I took my shower, put on some black jogging pants and a black t-shirt with my bug eye shades. I reached into my fridge to get a bottle of water, forgetting that I ran out of it last night. But, I threw my braids into a ponytail and threw some headphones into my ears, and I walked anyway. 106 degrees of dry heat but I left the protected comfort of my apartment to venture out into my neighborhood, to get some water at least. I followed the cars, and the people to find myself on a main road. Because I blocked out the noises of the honking horns and disrespectful men, I was able to pay attention to the things around me. Like the fact that there is a pet shop around the corner where I sometimes grab a bite to eat. Or the location of another international school that seems to sit behind the road where I live. That there are three bakala's (convenience stores) near my home and school. To eventually ending up in Kuwait's version of a TJ Maxx. 
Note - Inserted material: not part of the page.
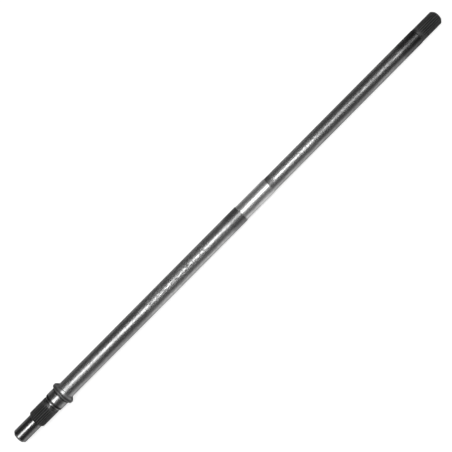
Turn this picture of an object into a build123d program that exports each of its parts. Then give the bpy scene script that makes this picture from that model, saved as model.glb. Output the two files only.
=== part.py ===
from build123d import *
from math import acos, cos, degrees, pi, radians, sin, sqrt, tan
import os

# A splined drive shaft, turned from one bar. Its axis lies along X, and the origin is the centre
# of the collar's bearing face. The pilot spigot points to -X and the long shaft to +X. Millimetres.

# Pilot spigot, at the -X end
spigot_dia = 23.0
spigot_length = 35.2
spigot_chamfer = 2.8

# Involute splines: 30 degree pressure angle, flat root, side fit
module = 1.0
pressure_angle = 30.0
front_teeth = 27
rear_teeth = 22
front_full_depth = 21.4      # tooth ends to the start of the hob's run-out
rear_full_depth = 30.2
rear_chamfer = 3.4
hob_dia = 50.0
front_band = 2.9             # plain land between the run-out and the neck
rear_band = 3.0

# Neck between the front spline and the bearing seat
neck_dia = 27.0
neck_width = 3.4

# Bearing seat in front of the collar
seat_dia = 30.0
seat_length = 13.8           # from the lead-in cone to the collar
seat_lead = 3.2              # length of the lead-in cone
seat_lead_dia = 29.4         # at the cone's small end
relief_width = 1.4
relief_depth = 0.3
relief_round = 0.6           # corner radius at the collar's face

# Collar
collar_dia = 36.8
collar_rim = 4.1             # from the bearing face to the start of the sloping flank
face_round = 1.5             # edge of the bearing face
rim_round = 1.2              # edge between the rim and the flank
flank_angle = 47.0           # from the shaft's axis
flank_round = 0.5

# Long shaft, ground journal and rear shaft
shaft_dia = 26.5
journal_start = 368.2        # from the collar's bearing face
journal_dia = 25.0
journal_length = 57.0
journal_edge = 0.4
rear_shaft_dia = 23.7
rear_shaft_length = 302.6
rear_step = 1.2              # length of the cone down to the rear spline

# Centre holes in both ends, form A
centre_pilot_dia = 3.15
centre_mouth_dia = 6.7
centre_depth = 7.0

# Radii and axial places that follow from the sizes above
front_major = module * (front_teeth + 1) / 2
front_root = module * (front_teeth - 1.5) / 2
rear_major = module * (rear_teeth + 1) / 2
rear_root = module * (rear_teeth - 1.5) / 2
tooth_depth = front_major - front_root
hob_radius = hob_dia / 2
run_out = sqrt(hob_radius**2 - (hob_radius - tooth_depth)**2)
shaft_radius = shaft_dia / 2
journal_radius = journal_dia / 2
rear_shaft_radius = rear_shaft_dia / 2
collar_radius = collar_dia / 2
seat_radius = seat_dia / 2
spigot_radius = spigot_dia / 2
neck_radius = neck_dia / 2
seat_lead_radius = seat_lead_dia / 2
relief_radius = seat_radius - relief_depth
face_height = collar_radius - relief_radius
face_edge = min(face_round, 0.9 * (face_height - relief_round))   # the face is the round's wall

neck_right = -seat_length - seat_lead
neck_left = neck_right - neck_width
band_right = neck_left - (front_major - neck_radius)
front_full_end = band_right - front_band - run_out
front_tooth_ends = front_full_end - front_full_depth
front_end = front_tooth_ends - spigot_length
flank_foot = collar_rim + (collar_radius - shaft_radius) / tan(radians(flank_angle))
journal_end = journal_start + journal_length
rear_shaft_end = journal_end + rear_shaft_length
rear_land = rear_shaft_end + rear_step
rear_full_start = rear_land + rear_band + run_out
rear_end = rear_full_start + rear_full_depth


def centre_hole(face, inward):
    """Outline of a 60 degree centre hole, from the axis out to its mouth in the end face."""
    pilot = centre_pilot_dia / 2
    mouth = centre_mouth_dia / 2
    cone_end = face + inward * (mouth - pilot) / tan(radians(30))
    drill_tip = face + inward * (centre_depth + pilot * tan(radians(30)))
    return [(drill_tip, 0), (face + inward * centre_depth, pilot), (cone_end, pilot), (face, mouth)]


def blank():
    """The turned blank: half its section, with every step, revolved about X."""
    tooth_chamfer = front_major - spigot_radius
    outline = centre_hole(front_end, 1) + [
        (front_end, spigot_radius - spigot_chamfer),
        (front_end + spigot_chamfer, spigot_radius),
        (front_tooth_ends, spigot_radius),
        (front_tooth_ends + tooth_chamfer, front_major),
        (band_right, front_major),
        (neck_left, neck_radius),
        (neck_right, neck_radius),
        (neck_right, seat_lead_radius),
        (-seat_length, seat_radius),
        (-relief_width - relief_depth, seat_radius),
        (-relief_width, relief_radius),
        (0, relief_radius),
        (0, collar_radius),
        (collar_rim, collar_radius),
        (flank_foot, shaft_radius),
        (journal_start, shaft_radius),
        (journal_start, journal_radius),
        (journal_end - journal_edge, journal_radius),
        (journal_end, rear_shaft_radius),
        (rear_shaft_end, rear_shaft_radius),
        (rear_land, rear_major),
        (rear_end - rear_chamfer, rear_major),
        (rear_end, rear_major - rear_chamfer),
    ] + centre_hole(rear_end, -1)[::-1]
    section = make_face(Polyline(*outline, close=True))
    rounds = [
        (0, relief_radius, relief_round),
        (0, collar_radius, face_edge),
        (collar_rim, collar_radius, rim_round),
        (flank_foot, shaft_radius, flank_round),
    ]
    for x, radius, size in rounds:
        corner = section.vertices().sort_by_distance((x, radius, 0))[0]
        section = fillet(corner, size)
    return revolve(section, Axis.X)


def tooth_space(teeth, root, major):
    """Section of one tooth space, upright in the YZ plane: two involute flanks on a flat root."""
    base = module * teeth / 2 * cos(radians(pressure_angle))

    def involute(radius):
        angle = acos(base / radius)
        return tan(angle) - angle

    def flank_point(radius, side):
        half = pi / (2 * teeth) + involute(radius) - tan(radians(pressure_angle)) + radians(pressure_angle)
        return (side * radius * sin(half), radius * cos(half))

    top = major + tooth_depth / 2
    radii = [root + (top - root) * step / 4 for step in range(5)]
    right = Spline(*[flank_point(radius, 1) for radius in radii])
    left = Spline(*[flank_point(radius, -1) for radius in radii])
    lines = [left, right, Line(left @ 0, right @ 0), Line(left @ 1, right @ 1)]
    return Plane.YZ * make_face(lines)


def cut_spline(shaft, teeth, root, major, open_end, full_end):
    """Hob the teeth: straight spaces from the open end, then an arc of the hob's radius out."""
    direction = 1 if full_end > open_end else -1
    section = Pos(full_end, 0, 0) * tooth_space(teeth, root, major)
    clearance = tooth_depth
    straight = extrude(section, abs(full_end - open_end) + clearance, dir=(-direction, 0, 0))
    hob_axis = Axis((full_end, 0, root + hob_radius), (0, -direction, 0))
    sweep_angle = degrees(acos((hob_radius - tooth_depth * 1.3) / hob_radius))
    cutter = straight + revolve(section, hob_axis, sweep_angle)
    return shaft - [Rot(X=360 / teeth * index) * cutter for index in range(teeth)]


shaft = blank()
shaft = cut_spline(shaft, front_teeth, front_root, front_major, front_tooth_ends, front_full_end)
shaft = cut_spline(shaft, rear_teeth, rear_root, rear_major, rear_end, rear_full_start)

os.makedirs("parts", exist_ok=True)
export_step(shaft, "parts/stepped_shaft.step")
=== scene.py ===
# %% [markdown]
# # A splined drive shaft
#
# The real object is one long steel shaft, turned from a bar, with a spline at each end and two ground
# seats. This lesson works its surface out with numpy, gives each machined stretch its own finish, and
# lights it as a studio would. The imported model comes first: it fixes where everything is.

# %% Load the frame
import math

import bpy
import numpy as np
from mathutils import Matrix, Vector


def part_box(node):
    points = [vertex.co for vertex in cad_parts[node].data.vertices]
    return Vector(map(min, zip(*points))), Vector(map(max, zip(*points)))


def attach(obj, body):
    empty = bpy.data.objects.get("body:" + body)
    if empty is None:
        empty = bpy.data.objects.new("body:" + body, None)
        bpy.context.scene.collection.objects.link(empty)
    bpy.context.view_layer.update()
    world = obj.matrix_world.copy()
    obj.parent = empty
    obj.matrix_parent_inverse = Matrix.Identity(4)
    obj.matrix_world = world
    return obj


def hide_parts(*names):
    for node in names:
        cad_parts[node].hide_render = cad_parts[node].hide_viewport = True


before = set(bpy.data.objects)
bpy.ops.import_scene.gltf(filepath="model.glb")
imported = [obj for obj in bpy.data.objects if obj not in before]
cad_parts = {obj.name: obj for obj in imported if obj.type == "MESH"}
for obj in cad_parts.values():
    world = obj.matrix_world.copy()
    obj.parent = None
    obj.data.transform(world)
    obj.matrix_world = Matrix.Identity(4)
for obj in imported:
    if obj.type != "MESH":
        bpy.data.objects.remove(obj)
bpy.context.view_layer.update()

MM = 0.001
NODE = "stepped_shaft"
node_low, node_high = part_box(NODE)
print("the packed shaft is", round((node_high.x - node_low.x) / MM, 1), "mm long")

# %% [markdown]
# ## Sizes
#
# The frame says where both ends are and how wide the collar is. The steps between them are written
# here once, in millimetres, as a turner reads them off a drawing. The origin is the centre of the
# collar's bearing face. The spigot points to -X and the long shaft to +X.

# %% Diameters and lengths of the steps
front_end = node_low.x / MM
rear_end = node_high.x / MM
collar_radius = node_high.y / MM
spigot_radius, spigot_length, spigot_chamfer = 11.5, 35.2, 2.8
neck_radius, neck_width, neck_round = 13.5, 3.4, 0.5
seat_radius, seat_length = 15.0, 13.8
seat_lead_radius = 14.7       # at the small end of the seat's lead-in cone
relief_width, relief_depth, relief_round = 1.4, 0.3, 0.6
collar_rim, face_round, rim_round, flank_round = 4.1, 1.5, 1.2, 0.5
flank_angle = math.radians(47)
shaft_radius = 13.25
journal_start, journal_length, journal_radius, journal_edge = 368.2, 57.0, 12.5, 0.4
rear_radius, rear_step, rear_chamfer = 11.85, 1.2, 3.4
pilot_radius, mouth_radius, centre_depth = 1.575, 3.35, 7.0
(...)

When I left the store (after making a couple of purchases) I found myself in the middle of a large group of men heading towards their cars after prayer. And although it made me a little nervous, I walked to the side and with some distance. And the men who even looked my way, gave me a nod of respect and didn't interrupt my path. Even rounding the corner to my home, and I catch some guy in a red Mercedes honking at me, trying to get my attention, I ignored him (although what I really wanted to do was flip him the finger like I was back at home). Instead, I went down a side alley to make sure he didn't see where I lived.
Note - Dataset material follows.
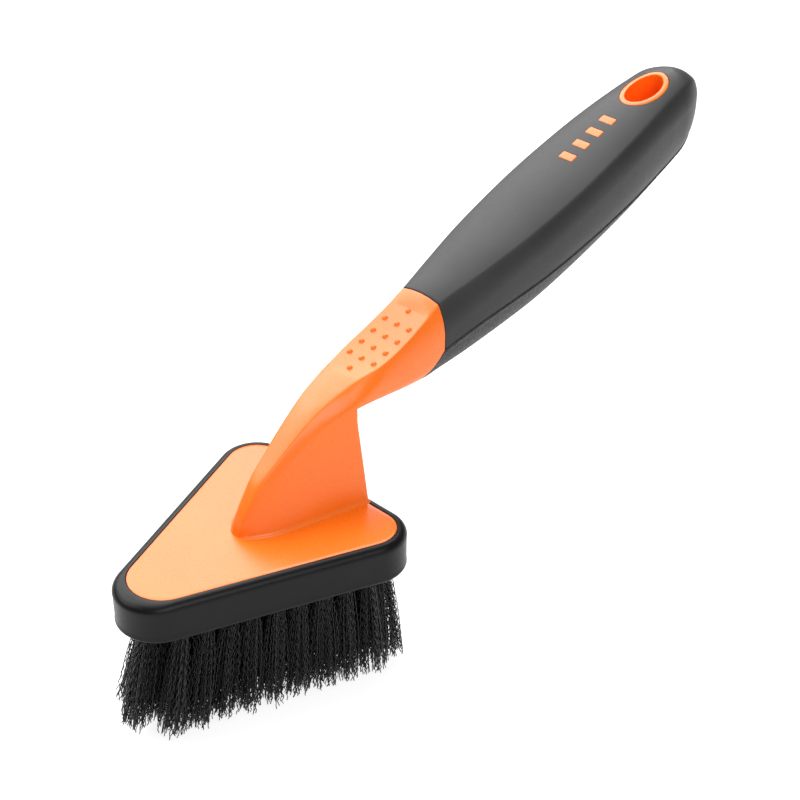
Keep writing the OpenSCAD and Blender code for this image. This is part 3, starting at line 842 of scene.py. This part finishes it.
def make_grip():
    """Soft grip: the shell on top and the sides, and the pad, which swells a little at its edge."""
    q_half = np.concatenate([np.linspace(0, Q_A, 46), np.linspace(Q_A, Q_B, 11)[1:],
                             np.linspace(Q_B, 2, 26)[1:], np.linspace(2, Q_SEAM - 0.03, 12)[1:], [Q_SEAM]])
    edge = [(0.14, 1.4), (0.14, 0.5), (0.16, 0.3), (0.22, 0.14), (0.32, 0.05), (0.46, 0.0)]
    patches = grip_skin(np.concatenate([-q_half[:0:-1], q_half]), edge, -1)
    mesh = mesh_from("grip_shell_moulded", patches, 0.003, 40)
    shell = piece("grip_shell_moulded", mesh, GREY, "grip_rubber", "grip_shell")
    inner = np.linspace(Q_SEAM + Q_STEP, 6 - Q_SEAM - Q_STEP, 110)
    q_pad = np.concatenate([[Q_SEAM], inner, [6 - Q_SEAM]])
    edge = [(0.14, 1.4), (0.14, 0.25), (0.17, 0.0), (0.28, -0.22), (0.48, -0.36), (0.72, -0.32),
            (0.95, -0.1), (1.1, 0.0)]
    patches = grip_skin(q_pad, edge, 1)
    mesh = mesh_from("grip_pad_textured", patches, 0.003, 40)
    pad = piece("grip_pad_textured", mesh, TEXTURED, "textured_rubber", "grip_pad")
    cut(shell, [hang_cutter()] + [bar_cutter(x) for x in BAR_X], 40)
    cut(pad, [hang_cutter()], 40)


def make_bars():
    """Plain raised bars let into the top of the grip, with softened edges."""
    loop = bar_outline(0, 6)
    half_size = np.array([BAR_W / 2, BAR_L / 2])
    levels = [(1 - inset / half_size, lift)
              for inset, lift in ((0, -1.1), (0, -0.15), (0.04, 0.02), (0.14, 0.1), (0.3, 0.12))]
    levels.append((0.5, 0.12))
    for k, x in enumerate(BAR_X):
        rows = []
        for scale, lift in levels:
            u, v = (loop * scale).T
            px = x + u * TILT_COS
            rows.append(np.stack([px, v, top_height(px, v) + lift], -1))
        name = f"grip_bar_{k + 1}"
        mesh = mesh_from(name, [(np.stack(rows), True), fan(rows[-1]), fan(rows[0])], 0.001, 40)
        piece(name, mesh, ORANGE, "orange_plastic", "core")


# Section of the liner's rim: distance out from the hole, and height over the grip
RIM = [(0.0, -0.5), (0.03, -0.15), (0.12, 0.0), (0.28, 0.06), (1.0, 0.08), (1.65, 0.06),
       (1.84, -0.02), (LINER, -0.25), (LINER, -2)]


def make_eyelet():
    """Hard liner of the hang hole, flush with the grip above and below."""
    a = np.linspace(0, 2 * np.pi, 97)[:-1]

    def at(out, lift, top):
        u, v = (HANG_A + out) * np.cos(a), (HANG_B + out) * np.sin(a)
        s = np.full(len(a), 15.0 if top else -16.0)
        # Slide along the hole's axis until the point is on the handle's surface
        for _ in range(12):
            p = hang_frame(u, v, s)
            goal = (top_height if top else bottom_height)(p[:, 0], p[:, 1])
            s = s + (goal - p[:, 2]) / TILT_COS
        return hang_frame(u, v, s + (lift if top else -lift))

    upper = [at(out, lift, True) for out, lift in RIM]
    lower = [at(out, lift, False) for out, lift in RIM[::-1]]
    wall = [lower[-1] * (1 - t) + upper[0] * t for t in np.linspace(0, 1, 14)[1:-1]]
    mesh = mesh_from("hang_eyelet", [(np.stack(upper + lower + wall + [upper[0]]), True)], 0.001, 50)
    piece("hang_eyelet", mesh, ORANGE, "orange_plastic", "core")


make_bumper()
make_plate()
make_neck()
make_bumps()
make_grip()
make_eyelet()
make_bars()
for row in range(TUFT_ROWS):
    make_tufts(row)
for row in range(TUFT_ROWS):
    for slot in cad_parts[f"anchor_row_{row + 1:02d}"].material_slots:
        slot.material = STEEL


# ---------------------------------------------------------------- floor, light and camera

def make_floor():
    """Pale floor, 16 m square, which gives off some light of its own so that shadows stay faint."""
    mesh = bpy.data.meshes.new("floor")
    t = np.linspace(-8, 8, 25)
    grid = np.stack([*np.meshgrid(t, t), np.zeros((len(t), len(t)))], -1)
    mesh.from_pydata(grid.reshape(-1, 3).tolist(), [], quads(len(t), len(t)).tolist())
    floor = bpy.data.objects.new("floor", mesh)
    bpy.context.scene.collection.objects.link(floor)
    s = Surface("floor_white", 0.8, 0.2)
    s.bsdf.inputs["Base Color"].default_value = (0.4, 0.4, 0.4, 1)
    s.bsdf.inputs["Emission Color"].default_value = (1, 1, 1, 1)
    s.bsdf.inputs["Emission Strength"].default_value = 0.8
    mesh.materials.append(s.material)


def aim(obj, target, azimuth, elevation, distance):
    """Puts obj at that distance from the target, facing it. Azimuth 0 is on the -Y side."""
    a, e = math.radians(azimuth), math.radians(elevation)
    away = Vector((math.sin(a) * math.cos(e), -math.cos(a) * math.cos(e), math.sin(e)))
    obj.location = Vector(target) + away * distance
    obj.rotation_euler = (-away).to_track_quat("-Z", "Y").to_euler()
    bpy.context.scene.collection.objects.link(obj)


def area_light(name, azimuth, elevation, distance, width, height, power):
    data = bpy.data.lights.new(name, "AREA")
    data.shape = "RECTANGLE"
    data.size, data.size_y = width, height
    data.energy = power
    aim(bpy.data.objects.new(name, data), (0.05, 0, 0.07), azimuth, elevation, distance)


def make_lights():
    world = bpy.data.worlds.new("studio")
    world.use_nodes = True
    background = world.node_tree.nodes["Background"]
    background.inputs["Color"].default_value = (1, 1, 1, 1)
    background.inputs["Strength"].default_value = 0.2
    bpy.context.scene.world = world
    area_light("softbox_back", 150, 44, 1.6, 2.0, 1.4, 42)
    area_light("softbox_left", -144, 43, 1.6, 1.0, 1.0, 11)
    area_light("softbox_top", 165, 80, 1.5, 0.9, 0.9, 7)
    area_light("softbox_front", -22, 36, 1.6, 1.1, 1.1, 13)


def make_camera():
    data = bpy.data.cameras.new("camera")
    data.lens, data.sensor_width = 90, 36
    data.clip_start, data.clip_end = 0.01, 20
    camera = bpy.data.objects.new("camera", data)
    aim(camera, (0.0895, 0.0181, PLATE_TOP * MM), -45.5, 33.04, 0.7)
    bpy.context.scene.camera = camera


make_floor()
make_lights()
make_camera()
bpy.context.scene.view_settings.view_transform = "Standard"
When I got back into my apartment, I realized that I needed that walk. I needed to be able to begin to trust my instincts again and appreciate what is around me. That I am truly blessed to be here, and that this road less traveled is the best thing for me. My confidence will always stem from my faith; I know that my family and true friends will support me wherever I am; but trust in others and this situation can only truly happen when I begin to trust fully in myself. Now its time to go get some water.